Creo que es dentro de uno mismo donde se encuentra la puerta de acceso hacia esa especie de supraconsciencia que nos da la certeza de que todos formamos parte de algo realmente grandioso. En ese punto es cuando somos conscientes de que somos gotas en el océano, por lo tanto es imposible que nos sintamos solos. En una ocasión leí que las relaciones son como un viaje en coche. Debe conducir la razón, guiada por su copiloto: el corazón. Y en el asiento de atrás, van los sentimientos y las emociones que, al igual que los niños, deben ir sentadas con las medidas de seguridad adecuadas. Si dejas que “los niños” conduzcan…la relación se acaba estrellando.


Cuando leí esto me pregunté por qué no es mejor que el corazón conduzca y se deje guiar por la razón…pero la verdad es que el corazón suele ‘distraerse’ más fácilmente con los ‘niños del asiento trasero’. En cualquier caso, el viaje es largo y se puede experimentar siempre y cuando no perdamos de vista el lugar de destino.
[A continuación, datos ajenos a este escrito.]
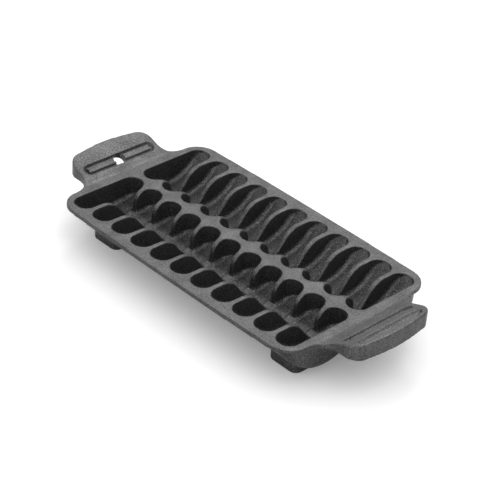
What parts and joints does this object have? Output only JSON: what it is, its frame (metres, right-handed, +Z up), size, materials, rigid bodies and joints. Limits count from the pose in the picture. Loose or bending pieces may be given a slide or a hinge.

En fin, aprovechemos el 14 de febrero para recordar que la única persona de la que “necesitamos” enamorarnos es de nosotros mismos, pero de verdad, sin tintes narcisistas: con una sana autoestima, una humilde autosuficiencia y el ejercicio de una libertad responsable. Porque necesitamos aprender a querernos, a respetarnos, a valorarnos y a aceptarnos para poder querer, respetar, valorar y aceptar a los demás tal y como son. Hay que ser muy “Valentín” para llegar a decirle al otro: “Contigo estoy mejor, pero sin ti también puedo estar bien”. Cuando seamos capaces de hablar así, estaremos preparados para compartir nuestra vida con alguien y dejar las medias naranjas para el zumo del desayuno.